Kafka’s writing had already resulted in unpleasant surprises for Brod. It was easy to communicate with Kafka about models: Goethe’s prolific universality and Flaubert’s sophisticated simplicity, that was the measure of all things, and one could expand the canon to other authors who merited study: Kleist, Hebbel, Grillparzer, Dostoevsky, Strindberg . . . not to mention a phenomenon like Werfel, who overwhelmed both Kafka and Brod.

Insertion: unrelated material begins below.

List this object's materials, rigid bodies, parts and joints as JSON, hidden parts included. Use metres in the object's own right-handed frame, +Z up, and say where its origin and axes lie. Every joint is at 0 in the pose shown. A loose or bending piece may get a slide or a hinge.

But what purpose did these models serve? Kafka did  not want to set the bar low, yet he saw possibilities in the most unlikely places; he could wax as enthusiastic about a third-rate journalist’s apt metaphor as about one precise sentence in a story that otherwise failed to hold his attention. It seemed a miracle to Kafka that there were authors who always had an “inner truth” at hand. But they were not the only ones who achieved this truth, hence it did not matter to him what one was supposed to have read and what level of public recognition an author happened to enjoy at any given moment.

He viewed his own attempts at writing literature, his own work, in the same light. Sometimes he would write two or three pages with verve, only to discover that just a single sentence could hold its own because it conveyed “inner truth,” which was, after all, the aim of literature. Innumerable fragments originated in this way, including attempts that Kafka broke off even before he had reached the end of a sentence. Sometimes he would pull out a piece of paper during one of the weekly get-togethers at Oskar Baum’s apartment and read aloud a short piece of prose in which the words were as carefully composed as musical notes.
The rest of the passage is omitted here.